Consider a simple case. You are one of a line of men on foot with long spears; you are being charged by men on horses, also carrying spears (and swords and maces and...). You have a simple choice: you can stand and fight or you can run away. If everyone runs away, the line collapses and most of you get killed; if everyone stands, you have a good chance of stopping the charge and surviving the battle. Obviously you should stand.

It is not so obvious. I have described the consequences if everyone runs or everyone stands, but you are not everyone; all you control is whether you run or fight. If you are in a large army, your decision to run will only very slightly weaken it. If you run and everyone else fights and wins, some of them will be killed and you will not. If you run and everyone else fights and loses, at least they will slow down the attack - giving you some chance of getting away. If everyone runs and you stand to fight, you will certainly be killed; if everyone runs and you run first, you at least have a chance of getting away. It follows that whatever everyone else is going to do, unless you believe that your running away will have a significant effect on who wins (unlikely with large armies), you are better off running. Everyone follows this argument, everyone runs, the line collapses, you lose the battle and most of you get killed.

The conclusion seems paradoxical; I started by assuming that people want to live and correctly choose the means of doing so and ended by predicting that people will behave in a way that gets most of them killed. But rationality is an assumption about individuals, not about groups. Each individual, in my simple example of the economics of war, is making the correct decision about how he should act in order to keep himself alive. It so happens that the correct decision for me (running away) decreases the chance of being killed for me but increases it for everyone else on my side, and similarly for everyone else's correct decision; individually, each of us is better off (given what everyone else is doing) than if he stood and fought, but we are all worse off than we would be if each of us had failed to reach the correct conclusion and we had all stood and fought."

Now, this is very much like the problem of confidence in the banking system. If we all keep our money in the system, it will not collapse and we will all be pretty much OK. If we all pull our money out, the system will collapse and we will all be economically devastated. But I am not everyone. If I pull my money out, that will not in itself cause the system to collapse. So reasons each of us, we each pull our money out and the system collapses. Confidence in the fractional reserve banking system is what economists call a "public good" - most of the benefit of taking the risk of leaving your money in the system goes to others.

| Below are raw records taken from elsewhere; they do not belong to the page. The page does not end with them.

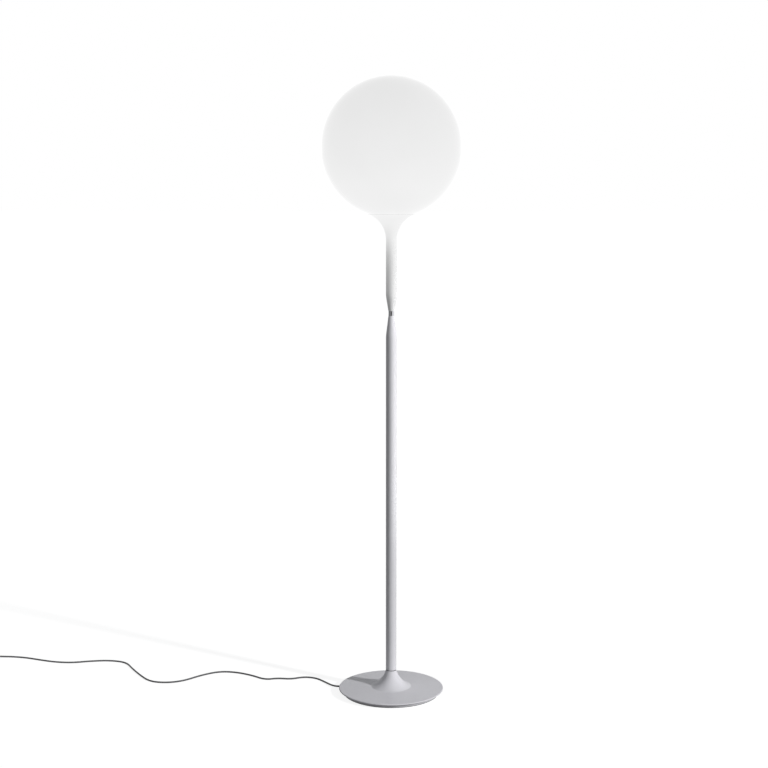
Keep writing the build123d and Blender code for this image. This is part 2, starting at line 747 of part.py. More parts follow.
with BuildPart() as globe_clips:
    with BuildSketch(Plane.XY.offset(collar_top_z)):
        with PolarLocations(clip_end_r, CLIP_COUNT):
            Rectangle(CLIP_LENGTH, CLIP_WIDTH, align=(Align.MAX, Align.CENTER))
        with PolarLocations(clip_screw_r, CLIP_COUNT):
            Circle(CLIP_SCREW_DIA / 2 + THREAD_GAP, mode=Mode.SUBTRACT)
    extrude(amount=CLIP_THICK)
save(globe_clips, "globe_clips")

with BuildPart() as clip_screws:
    with BuildSketch(Plane.XY.offset(seat_z + MOVE_GAP)):
        with PolarLocations(clip_screw_r, CLIP_COUNT):
            Circle(CLIP_SCREW_DIA / 2)
    extrude(amount=collar_top_z + CLIP_THICK - seat_z - MOVE_GAP)
    with BuildSketch(Plane.XY.offset(collar_top_z + CLIP_THICK)):
        with PolarLocations(clip_screw_r, CLIP_COUNT):
            Circle(CLIP_SCREW_HEAD_DIA / 2)
    extrude(amount=CLIP_SCREW_HEAD_HEIGHT)
save(clip_screws, "clip_screws")

# ---------------------------------------------------------------- bulb
bulb_r = BULB_DIA / 2
bulb_neck_r = BULB_NECK_DIA / 2
bulb_cap_r = BULB_CAP_DIA / 2
cap_z = bulb_tip_z + BULB_TIP_HEIGHT + BULB_INSULATOR_HEIGHT
cap_top_z = cap_z + BULB_CAP_HEIGHT
bulb_neck_z = cap_top_z + BULB_STAND_OFF
bulb_angle = flare_angle(bulb_neck_r, BULB_FLARE_RADIUS, bulb_r)
bulb_z = bulb_neck_z + (bulb_r + BULB_FLARE_RADIUS) * cos(bulb_angle)


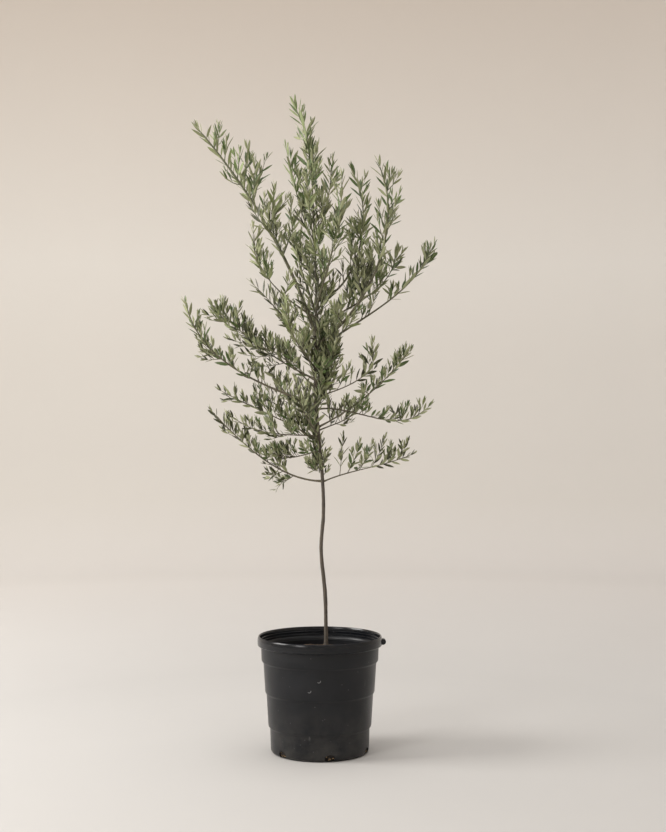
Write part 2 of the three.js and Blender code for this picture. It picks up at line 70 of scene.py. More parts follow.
SOIL_TOP = 284.0
SOIL_PROFILE = [(130.5, 4.3), (136.5, 14.0), (138.6, 71.0), (148.5, 167.0), (157.5, 256.0), (163.0, 279.0)]
SOIL_SIDES = 96
SOIL_RINGS = 22
SOIL_LUMPS = 14.0  # the size of each, and of the crumbs on them
SOIL_CRUMBS = 4.0
SOIL_ROUGHNESS = 5.0
SOIL_EVEN_EDGE = 4.0  # width of the soil's smooth edge
SOIL_SLACK = 0.5  # what lies less than this below that edge is still the top
CHIP_COUNT = 620
CHIP_REACH = 156.0  # from the pot's axis
CHIP_SINK = (2.0, 6.0)  # below the soil's top, at its middle and at its edge
CHIP_HEAP = 4.0  # how far chips lie over one another
CHIP_LENGTH = (5.0, 17.0)
CHIP_BIAS = 2  # above 1, most are short
CHIP_WIDTH = (0.16, 0.30)  # half of it, over the length
CHIP_THICKNESS = (0.05, 0.12)
CHIP_TIP = 28.0  # degrees from level
CHIP_CORNER = (0.6, 1.1)  # how unevenly its corners stand out
DRAIN_CHIPS = 9  # chips that show in each drain hole
DRAIN_CHIP_LENGTH = (5.0, 10.0)
DRAIN_CHIP_REACH = (131.0, 136.0)
DRAIN_CHIP_HEIGHT = (6.0, 18.0)
DRAIN_CHIP_FAN = 4.6  # degrees to either side of the hole's middle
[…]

The most unimaginative and blunt solution to any public goods problem is the use of force - and this is the solution typically favored by the voting public. Friedman also discusses the use of force to create the public good of "holding the line" on the battlefield:

"So far I have discussed the economic problem of war without saying anything about solutions. Obviously I am not the first person in history to realize that soldiers sometimes run away, or even the first to suggest that they do so, not because they are struck with some mysterious panic, but as a sensible response to the circumstances they find themselves in. Commanders throughout history have been confronted with the problem and have come up with a variety of ways to make it in the interest of their soldiers to fight and, if possible, in the interest of the enemy soldiers to run away.

One solution has become proverbial. You march your army across a bridge, line it up for the battle with a river (hopefully unswimmable) behind it, then burn the bridge. Since there is now nowhere to run to, much of the argument for running away disappears. Of course, if you lose the battle, you all get killed. This is called burning your bridges behind you."

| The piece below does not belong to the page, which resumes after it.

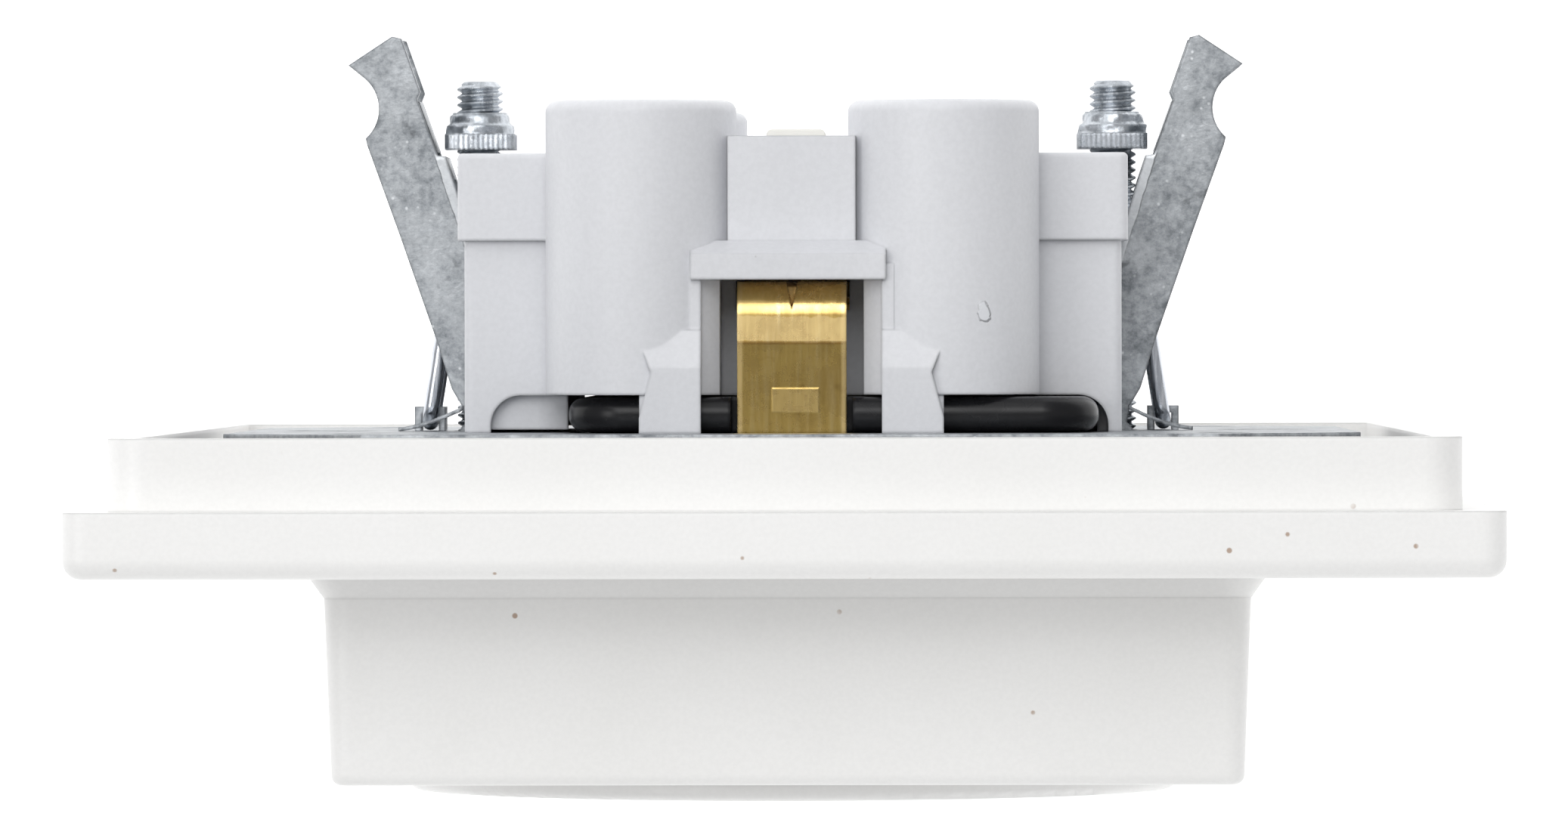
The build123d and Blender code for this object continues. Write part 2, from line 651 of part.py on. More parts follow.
def earth_bridge():
    """The brass strip that joins the earth terminals to both yokes, rolled over at each end."""
    foot = YOKE_BACK
    outer = block(-STRIP_HALF_X, STRIP_HALF_X, foot, BRIDGE_BACK, -BRIDGE_OUT_Z, BRIDGE_OUT_Z)
    ridges = [e for e in front_edges(outer, BRIDGE_BACK) if e.length > STRIP_HALF_X and e.length < 8]
    outer = fillet(ridges, BRIDGE_BEND)
    inner_z = BRIDGE_OUT_Z - BRIDGE_THICK
    inner_y = BRIDGE_BACK - BRIDGE_THICK
    inner = block(-5, 5, foot - 1, inner_y, -inner_z, inner_z)
    ridges = [e for e in front_edges(inner, inner_y) if e.length < 12]
    inner = fillet(ridges, BRIDGE_BEND - BRIDGE_THICK)
    bridge = outer - inner
    for end in (1, -1):
        low, high = sorted((end * BRIDGE_TAB_Z, end * (BRIDGE_TAB_Z + BRIDGE_THICK)))
        bridge += block(-YOKE_HALF_X, YOKE_HALF_X, BRIDGE_BACK - 0.2, 14.4, low, high)
        # the pinch that stiffens the bend
        rim = BRIDGE_BACK + 0.1
        wedge = [(-PINCH_HALF_X, rim), (PINCH_HALF_X, rim), (0, BRIDGE_BACK - PINCH_DEPTH)]
        notch = prism_z(wedge, 0, 1.4)
        bridge -= Pos(0, 0, BRIDGE_OUT_Z - 0.95 if end == 1 else -BRIDGE_OUT_Z - 0.45) * notch
    return bridge


def earth_yoke():
    """The upper well's earth strip: two sprung fingers on one brass base."""
    low = WELL_Z - YOKE_REACH
    high = WELL_Z + YOKE_REACH
    yoke = block(-YOKE_HALF_X, YOKE_HALF_X, YOKE_FRONT, YOKE_BACK, low, high)
    middle = YOKE_REACH + YOKE_THICK / 2
    line = [
        (YOKE_BACK, middle),
        (-6.0, middle),
        (-9.5, 17.5),
        (-11.6, 16.75),
        (-13.6, 17.1),
        (-16.6, 18.5),
    ]
    for end in (1, -1):
        outline = [(y, WELL_Z + end * r) for y, r in ribbon(line, YOKE_THICK)]
        yoke += prism_x(outline, -YOKE_HALF_X, YOKE_HALF_X)
    yoke -= rod(0, WELL_Z, COVER_SCREW_R + 0.2, YOKE_FRONT - 1, YOKE_BACK + 1)
    return yoke


# ---- release levers -----------------------------------------------------------------

def release_lever(side):
    """A push piece that opens both clamps of one rail."""
    x = side * LEVER_X
    lever = block(x - 1.7, x + 1.7, BASE_ROOF - 0.5, BASE_BACK + LEVER_PROUD, -2.6, 2.6)
    lever = fillet(front_edges(lever, BASE_BACK + LEVER_PROUD), 0.4)
    near, far = sorted((side * 11.9, side * 13.7))
    lever += block(near, far, 13.4, BASE_ROOF - 0.1, -8.1, 8.1)
    for end in (1, -1):
        low, high = sorted((end * 4.9, end * 8.1))
        lever += block(near, far, 10.6, 13.5, low, high)
    return lever


def earth_lever():
    lever = block(-1.9, 1.9, 16.0, BLOCK_BACK + LEVER_PROUD, -2.1, 2.1)
    lever = fillet(front_edges(lever, BLOCK_BACK + LEVER_PROUD), 0.4)
    return lever + block(-2.5, 2.5, 16.1, BLOCK_BACK - 1.6, -4.6, 4.6)


# ---- claws --------------------------------------------------------------------------

def claw_cheek(z0):
    """One side of the left claw: hooked tip, straight blade, and a round foot that hinges in the ring."""
    tab_in = -CLAW_PIVOT_X + 0.6
    tab_out = -CLAW_PIVOT_X - 0.6
    inner_edge = Polyline(
        (-27.6, 22.6),
        (-28.7, 23.5),
        (-25.9, 25.35),
        (-25.3, 25.2),
        (-24.1, 21.8),
        (-24.3, 21.3),
        (-23.0, 17.7),
        (-22.5, 17.65),
        (-19.05, 7.0),
        (-19.6, 0.35),
        (tab_in, 0.35),
        (tab_in, -1.5),
        (tab_out, -1.5),
        (tab_out, 0.35),
        (-21.45, 1.6),
        (-22.1, 2.7),
        (-23.1, 5.9),
        (-25.5, 12.8),
        (-27.5, 18.35),
        (-27.6, 18.8),
    )
    bite = ThreePointArc((-27.6, 18.8), (-26.75, 20.75), (-27.6, 22.6))
    cheek = extrude(make_face(inner_edge + bite), amount=SHEET)
    cheek += extrude(Pos(-CLAW_PIVOT_X, CLAW_PIVOT_Y) * Circle(CLAW_PIVOT_R), amount=SHEET)
    return Pos(0, 0, z0) * cheek


def claw():
    """The left claw: two cheeks joined by a web that is slotted for the screw."""
    shape = claw_cheek(CHEEK_IN_Z) + claw_cheek(-CHEEK_IN_Z - SHEET)
    foot = Vector(-19.05, 7.0)
    top = Vector(-22.5, 17.65)
    along = (top - foot).normalized()
    out = Vector(-along.Y, along.X)
    slot_top = top - along * 1.5

    def corner(point, steps):
        spot = point + out * steps
        return (spot.X, spot.Y)

    web = [corner(foot, 0), corner(top, 0), corner(top, WEB_THICK), corner(foot, WEB_THICK)]
    shape += prism_z(web, -CHEEK_IN_Z - 0.2, CHEEK_IN_Z + 0.2)
    slot = [corner(foot - along, -1), corner(slot_top, -1), corner(slot_top, 2), corner(foot - along, 2)]
    shape -= prism_z(slot, -WEB_SLOT_HALF, WEB_SLOT_HALF)
    brace = [(-23.05, 18.0), (-24.2, 21.2), (-25.05, 20.9), (-23.9, 17.7)]
    shape += prism_z(brace, -CHEEK_IN_Z - 0.2, CHEEK_IN_Z + 0.2)
    return shape


def claw_nut():
    """The left plate nut with its drawn collar."""
    x = -SCREW_X
    back = NUT_FRONT + NUT_THICK
    nut = block(-NUT_OUT_X, -NUT_IN_X, NUT_FRONT, back, -NUT_HALF_Z, NUT_HALF_Z)
    nut = fillet(nut.edges().filter_by(Axis.Y), 0.5)
    nut += rod(x, 0, 2.2, back, back + 0.7)
    nut += cone(x, 0, 2.0, 1.8, back + 0.69, back + 1.4)
    nut -= rod(x, 0, NUT_BORE_R, NUT_FRONT - 1, back + 3)
    return nut


def claw_screw():
    """The left claw screw, turned from the front."""
    x = -SCREW_X
    screw = rod(x, 0, SCREW_R, SCREW_HEAD_FRONT + 0.5, SCREW_END - 0.35)
    screw += cone(x, 0, SCREW_R, SCREW_R - 0.35, SCREW_END - 0.35, SCREW_END)
    head = rod(x, 0, SCREW_HEAD_R, SCREW_HEAD_FRONT, RING_FRONT - 0.05)
    screw += fillet(front_edges(head, SCREW_HEAD_FRONT), 0.5)
    half = DRIVE_SLOT_WIDTH / 2
    screw -= block(x - half, x + half, SCREW_HEAD_FRONT - 1, SCREW_HEAD_FRONT + 0.9, -4, 4)
    return screw


def claw_bail():
    """The left return spring: a wire hairpin whose two legs press on the claw's web."""
    lean = Vector(BAIL_X - BAIL_TOP_X, BAIL_TOP_Y - BAIL_Y)
    foot = Vector(-BAIL_X, BAIL_Y, 0)
    top = Vector(-BAIL_TOP_X, BAIL_TOP_Y, 0)
    side = Vector(0, 0, BAIL_HALF_Z)
    path = FilletPolyline(top + side, foot + side, foot - side, top - side, radius=1.0)
    start = Plane(origin=top + side, z_dir=Vector(-lean.X, -lean.Y, 0))
    return sweep(start * Circle(BAIL_WIRE_R), path=path)


# ---- write the parts ----------------------------------------------------------------

def main():
    os.makedirs("parts", exist_ok=True)
    save("cover_plate", cover_plate())
    save("well_floor_upper", well_floor(1))
    save("well_floor_lower", well_floor(-1))
    save("cover_screws", cover_screw(1), cover_screw(-1))
    save("shutter_upper", shutter())
    save("shutter_lower", mirrored_z(shutter()))
    save("shutter_spring_upper", shutter_spring())
    save("shutter_spring_lower", mirrored_z(shutter_spring()))
    save("front_carrier", front_carrier())
    save("support_ring", support_ring())
    corners = [(x * RING_SCREW_X, z * RING_SCREW_Z) for x in (-1, 1) for z in (-1, 1)]
    save("ring_screws", *[ring_screw(x, z) for x, z in corners])
    save("insulating_plate", insulating_plate())
    save("rear_base", rear_base())
    save("live_rail", contact_rail(-1))
    save("neutral_rail", contact_rail(1))
    save("live_clamp_springs", clamp_spring(-1, 1), clamp_spring(-1, -1))
    save("neutral_clamp_springs", clamp_spring(1, 1), clamp_spring(1, -1))
    save("earth_clamp_springs", earth_clamp_spring(1), earth_clamp_spring(-1))
    save("earth_bridge", earth_bridge())
    save("earth_yoke_upper", earth_yoke())
    save("earth_yoke_lower", mirrored_z(earth_yoke()))
    save("release_lever_live", release_lever(-1))
    save("release_lever_neutral", release_lever(1))
    save("release_lever_earth", earth_lever())
    save("claw_left", claw())
    save("claw_right", mirrored_x(claw()))
    save("claw_nut_left", claw_nut())
    save("claw_nut_right", mirrored_x(claw_nut()))
    save("claw_screw_left", claw_screw())
    save("claw_screw_right", mirrored_x(claw_screw()))
    save("claw_spring_left", claw_bail())
    save("claw_spring_right", mirrored_x(claw_bail()))


main()
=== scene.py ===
import json
import math
import random
import bmesh
import bpy
from mathutils import Matrix, Vector


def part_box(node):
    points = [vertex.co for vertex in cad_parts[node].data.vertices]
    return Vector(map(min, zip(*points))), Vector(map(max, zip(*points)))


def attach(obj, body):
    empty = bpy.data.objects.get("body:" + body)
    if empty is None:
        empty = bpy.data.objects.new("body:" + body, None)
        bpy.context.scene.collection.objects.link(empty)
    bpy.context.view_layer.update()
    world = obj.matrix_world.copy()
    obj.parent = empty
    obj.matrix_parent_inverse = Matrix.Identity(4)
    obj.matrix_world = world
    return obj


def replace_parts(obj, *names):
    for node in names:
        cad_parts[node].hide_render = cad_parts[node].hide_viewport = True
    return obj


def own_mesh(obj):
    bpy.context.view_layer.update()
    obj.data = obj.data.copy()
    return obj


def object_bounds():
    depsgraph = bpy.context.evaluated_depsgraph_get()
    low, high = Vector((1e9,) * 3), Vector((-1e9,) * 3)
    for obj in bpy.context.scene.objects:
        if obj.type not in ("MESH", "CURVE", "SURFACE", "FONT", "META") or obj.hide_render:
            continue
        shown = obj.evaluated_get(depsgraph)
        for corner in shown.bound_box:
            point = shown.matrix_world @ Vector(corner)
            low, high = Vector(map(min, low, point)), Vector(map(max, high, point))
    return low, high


# Looks of a double earthed wall socket. The wall plane is Y = 0, +Y goes into the wall and +Z is up.
# The camera looks down on the top end, with the rear of the socket towards the picture's top.

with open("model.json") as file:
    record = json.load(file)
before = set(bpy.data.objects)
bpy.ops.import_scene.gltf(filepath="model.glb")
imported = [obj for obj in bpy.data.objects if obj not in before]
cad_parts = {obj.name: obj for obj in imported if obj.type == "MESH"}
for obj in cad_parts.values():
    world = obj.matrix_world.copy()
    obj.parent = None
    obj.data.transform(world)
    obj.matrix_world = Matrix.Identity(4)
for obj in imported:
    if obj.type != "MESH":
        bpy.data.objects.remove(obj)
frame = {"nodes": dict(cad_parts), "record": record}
cad_low, cad_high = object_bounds()

MM = 0.001


# ---- node trees -------------------------------------------------------------------------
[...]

Closing the gold window in 1971, anyone? Or banning short sales?

"Another solution is to punish soldiers who run away. One way is to have a second line of soldiers whose job is to kill any member of the first line who runs. This unfortunately ties up quite a lot of your army; if the front line all gets killed, the second line runs away, unless there is a third line to kill them for doing so. A less expensive (but also less effective) solution is to keep track of who runs away and hang them after the battle. In order for this to work, you have to have a pretty good chance of winning the battle, or at least surviving it with your command structure intact; an army that has just been routed is unlikely to have time to punish the soldiers who ran first. This suggests one reason why some commanders are so much more successful than others; once a commander has won a few battles, his soldiers expect him to win the next one. If the battle is going to be won, it is prudent not to run away - and since nobody runs away, the battle is won. This is what is called a self-fulfilling prophecy. A French military theorist, Ardant du Pica, argued that the traditional picture of a charge, in which the charging column smashes into the defending line, is mythical. At some point in a real charge, either the column decides that the line is not going to run and stops, or the line decides that the column is not going to stop, and runs.

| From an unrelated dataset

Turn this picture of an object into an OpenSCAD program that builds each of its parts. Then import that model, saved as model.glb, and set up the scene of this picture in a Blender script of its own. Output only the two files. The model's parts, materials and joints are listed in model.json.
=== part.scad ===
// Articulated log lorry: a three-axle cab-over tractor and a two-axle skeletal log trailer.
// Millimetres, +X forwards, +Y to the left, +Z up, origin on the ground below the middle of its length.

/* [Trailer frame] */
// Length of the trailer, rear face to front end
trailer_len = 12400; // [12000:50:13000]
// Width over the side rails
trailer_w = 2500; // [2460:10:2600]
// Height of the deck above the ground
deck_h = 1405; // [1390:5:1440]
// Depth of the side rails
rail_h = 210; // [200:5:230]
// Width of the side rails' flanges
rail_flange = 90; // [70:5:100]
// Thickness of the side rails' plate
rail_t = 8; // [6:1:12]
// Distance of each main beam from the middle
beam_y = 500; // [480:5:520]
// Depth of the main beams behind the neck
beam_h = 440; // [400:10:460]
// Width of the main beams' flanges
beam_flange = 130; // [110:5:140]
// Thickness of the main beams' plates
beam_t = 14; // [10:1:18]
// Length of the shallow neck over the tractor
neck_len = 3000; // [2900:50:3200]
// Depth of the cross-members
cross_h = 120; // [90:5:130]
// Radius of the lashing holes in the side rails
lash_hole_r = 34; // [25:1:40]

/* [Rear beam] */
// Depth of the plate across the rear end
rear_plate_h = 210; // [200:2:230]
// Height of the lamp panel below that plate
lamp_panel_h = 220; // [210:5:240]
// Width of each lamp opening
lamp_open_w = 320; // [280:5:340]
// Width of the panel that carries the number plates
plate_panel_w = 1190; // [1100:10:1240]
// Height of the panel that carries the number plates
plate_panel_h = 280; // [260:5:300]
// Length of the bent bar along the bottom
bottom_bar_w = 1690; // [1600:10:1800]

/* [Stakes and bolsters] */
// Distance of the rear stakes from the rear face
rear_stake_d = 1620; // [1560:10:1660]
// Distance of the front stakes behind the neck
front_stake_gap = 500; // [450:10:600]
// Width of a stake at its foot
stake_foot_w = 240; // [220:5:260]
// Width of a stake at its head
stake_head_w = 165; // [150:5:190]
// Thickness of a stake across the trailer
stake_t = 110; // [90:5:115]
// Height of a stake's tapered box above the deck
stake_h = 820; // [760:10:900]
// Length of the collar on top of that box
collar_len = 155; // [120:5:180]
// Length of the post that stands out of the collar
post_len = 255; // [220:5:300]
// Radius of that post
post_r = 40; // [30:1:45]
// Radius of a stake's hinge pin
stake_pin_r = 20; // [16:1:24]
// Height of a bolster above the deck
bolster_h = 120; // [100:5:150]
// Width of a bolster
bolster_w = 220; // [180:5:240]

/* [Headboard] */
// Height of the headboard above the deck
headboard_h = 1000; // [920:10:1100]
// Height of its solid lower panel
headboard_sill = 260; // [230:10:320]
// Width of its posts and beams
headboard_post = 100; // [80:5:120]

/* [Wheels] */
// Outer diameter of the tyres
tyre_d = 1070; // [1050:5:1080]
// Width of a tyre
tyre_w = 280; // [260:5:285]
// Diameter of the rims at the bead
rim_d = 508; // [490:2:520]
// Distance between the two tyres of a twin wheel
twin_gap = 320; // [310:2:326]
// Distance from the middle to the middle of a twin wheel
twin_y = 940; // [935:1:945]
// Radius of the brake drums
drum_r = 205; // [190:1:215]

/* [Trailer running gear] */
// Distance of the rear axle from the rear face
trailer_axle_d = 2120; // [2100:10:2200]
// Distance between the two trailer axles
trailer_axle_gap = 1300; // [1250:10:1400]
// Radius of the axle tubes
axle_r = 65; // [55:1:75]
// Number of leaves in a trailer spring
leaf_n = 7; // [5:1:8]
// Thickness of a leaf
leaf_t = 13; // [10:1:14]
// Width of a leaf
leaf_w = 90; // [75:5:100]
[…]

This brings me to the much-maligned British army of the eighteenth century, We all learn in elementary school about the foolish British, who dressed up their troops in bright scarlet uniforms and lined them up in rigid formations for the brave American revolutionaries to shoot at. The assumption (as in the nationalistic histories of most nations) is that we were smart and they were dumb and that explains it all. I am in no sense an expert in eighteenth-century military history, but I think I have a more plausible explanation. The British troops were armed with short-range muskets and bayonets, hence the relevant decision for them, as for the spearmen of a few centuries before, was to fight or to run. In order to make sure they fought, their commanders had to be able to see if someone was starting to run; rigid geometric formations and bright uniforms are a sensible way of doing so.

Bright uniforms serve the same purpose in another way as well√£they make it more difficult for soldiers who run away to hide from the victorious enemy, and thus decrease the gain from running away. Of course the fugitive can always take off his uniform, assuming he has enough time (perhaps that was why they had so many buttons), but young men running around the countryside in their underwear are almost as conspicuous as soldiers in red uniforms."

I think this last section best describes the solutions that the establishment would prefer. We need to mark and punish those who withdraw their money during a panic. I wouldn't be surprised if something like this is proposed. In fact, if you think about it, FDR's gold seizure was just such an action. Holding gold was the same as withdrawing your money from "the system" in 1933... those who did were severely punished.

All I can say is that those who think you can have people "voluntarily" maintain confidence in a system, where such confidence is a public good are delusional. You either use the blunt instrument of threat of violent force to maintain discipline, or you accept that people will break rank and run or hide when things get scary. Personally, I'd rather not live in a fascist society. Most Americans today, it seems, disagree.